Steam bending is also a low energy and economical method of manipulating wood. It doesn't need the expense or drying time of glues to join together several wood pieces to make the desired shape. Steam bending also leaves lower levels of scrap since a smaller piece can bent into shape instead of cutting the desired shape away from larger stock.Steam bending is limited in how much you can actually bend the wood without it breaking, especially for thick wood. Not all species of wood steam-bend well and problems can be that it weakens the wood slightly and can leave residual stresses which may cause breakage or spring-back over time.



Steamer 2
Steamer 1




After the wood has been steamed, it is to be taken out of the steam box and then placed straight into a former/jig. This is because the wood will contain a lot of moisture after steaming and will be easy to bend. If you put clamps on the jig with the steamed wood in it, it normally expels the moisture quicker and lets it dry faster. After you put it into the jig you clamp it together and wait until it dries. When you take it out it should have taken the shape of the jig. To help it dry faster you can also put it in a kiln to get rid of the moisture in the wood, you can use a variety of controls from temperature to air flow to get rid of some of the moisture and keep the desired amount of moisture in it.

Picture of CHOPSTICK Steamer and Bending Jig




Monday, 11 November 2013


Manufactured boards

Plywood

Plywood is an engineered wood product made from thin sheets of wood veneer. It is commonly used instead of timber because of it strength and superior resistance to cracking, shrinkage, twisting and warping. Plywood, depending on how thick it is can be malleable, plywood comes in a range of thicknesses, from 6.5mm – 35mm. Plywood has multiple end uses including:
Skateboard ramps
Indoor furniture
Garage doors
House boats
Skateboards
Plywood can even be as a cement casting, this is normally made from shuttering plywood, a very cheap wood.


Hardboard

Hardboard also called high-density fibreboard is a type of fibreboard, which is an engineered wood product. It is similar to particle board and medium-density fibreboard but is a lot denser and stronger than it because it is made out of exploded wood fibres that have been heavily compressed. Hardboard can come in a range of thicknesses ranging from 3mm thick – 6.4mm thick.

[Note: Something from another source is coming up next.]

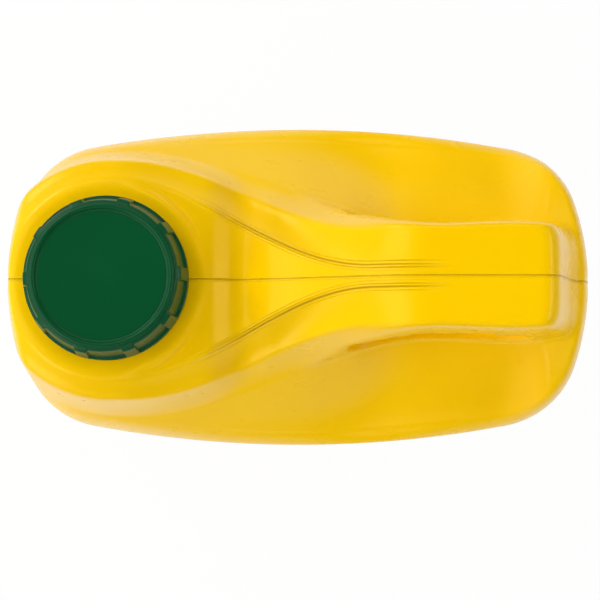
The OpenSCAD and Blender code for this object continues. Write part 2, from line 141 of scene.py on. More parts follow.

Hardboard can be used for plenty of things such as:
Flooring
Furniture
Automobiles
Skateboard ramps
Clipboards


Chipboard

Chipboard, also known as particle board, is an engineered wood product manufactured from wood chips, sawmill shavings, or even saw dust, and a synthetic resin such as glue or other suitable binder, which is pressed and then extruded. Chipboard comes in 12mm –18mm thickness. There are plenty of things that chip board can be used in, these include:
Indoor furniture
Flooring
Counter tops
Doors
Packaging

Block board
Block board is a wood that is made up of loads of wooden block strips. The places are placed edge-to-edge and are compressed between wooden veneers while being glued. Block board usually comes in a 28mm- 30mm thick board. These are multiple uses for block board, these are:

Tables
Doors
Shelves
Panelling
Partitioning walls

Thursday, 7 November 2013

The processes used to dry timber.


Seasoning of woods (reducing the moisture content)


Air drying:
Air drying is the process of drying the timber through exposing it to the air. The technique of air drying consists of making a stack of sawn timber separated by stickers, on raised foundations, in a cool, dry place. The rate that the wood is dries depends on the climate conditions and on air movement. For the wood to be dried successfully it has to be exposed to a continuous flow of air. The loss of moisture can be controlled by coating the planks of timber with a substance that is impermeable to moisture such as mineral oil.

 
Advantages – It can be less expensive to use this drying method and air drying often produces a higher quality of wood and the finished wood is more workable than the finished wood that comes out of kiln drying.

Disadvantages- Depending on the climate of the place you are drying the timber in, it takes several months up to a number of years to air dry the wood, and kiln drying can dry wood a lot quicker than this. Another disadvantage of air drying could be that the wood has to be put somewhere, which takes up space which could also cost some money for the company and that there is little to no control over the drying elements so drying degrade cannot be controlled. If air drying is done improperly and is exposed to sun, the rate of drying may be too quick and will cause the wood to crack and split, if it is done in winter, the opposite may happen and it may take too long to dry.

Kiln drying:
Kiln drying is done by introducing head to the wood. This can be done using natural gas or electricity, through steam heated machines. In this process you can control the temperature, the humidity and air circulation at various stages, the quality of the finished and dried wood that comes out of the kiln often depends on how you controlled each variable. In this machine the wood is stacked in chambers called wood drying kilns which each have equipment that helps it dry faster by increased air circulation and control of temperature. This process over comes the limitations introduced by the climate and weather conditions. In this process the timber can be dried to any moisture content, but in air drying, achieving a moisture content that is under 18% is difficult in most locations.
Here are some pictures of kilns and stacks of timber being put into them.
Advantages- Some advantages of kiln drying is that the temperatures that are introduced during kiln drying are above 60 C which kills of all the fungi and insects that are in the wood, this isn’t really guaranteed in air drying. Another advantage of kiln drying is that the time it takes to dry a load of timber is considerably less than that of air drying as the heat introduced during the process speeds it up rapidly. Also, in kiln drying you can control all of the variables such as moisture content, temperature and air circulation, so overall better control, you would not have much control over that in air drying.

Disadvantages – Depending on the species of wood you are trying to dry, overall is a lot more expensive than air drying, you also need to build the kiln or have it put in costing extra money. Also, as you can control the variables, some people may tune them at different levels and may dry the wood too quickly; this can also result in internal stresses such as splitting and warping.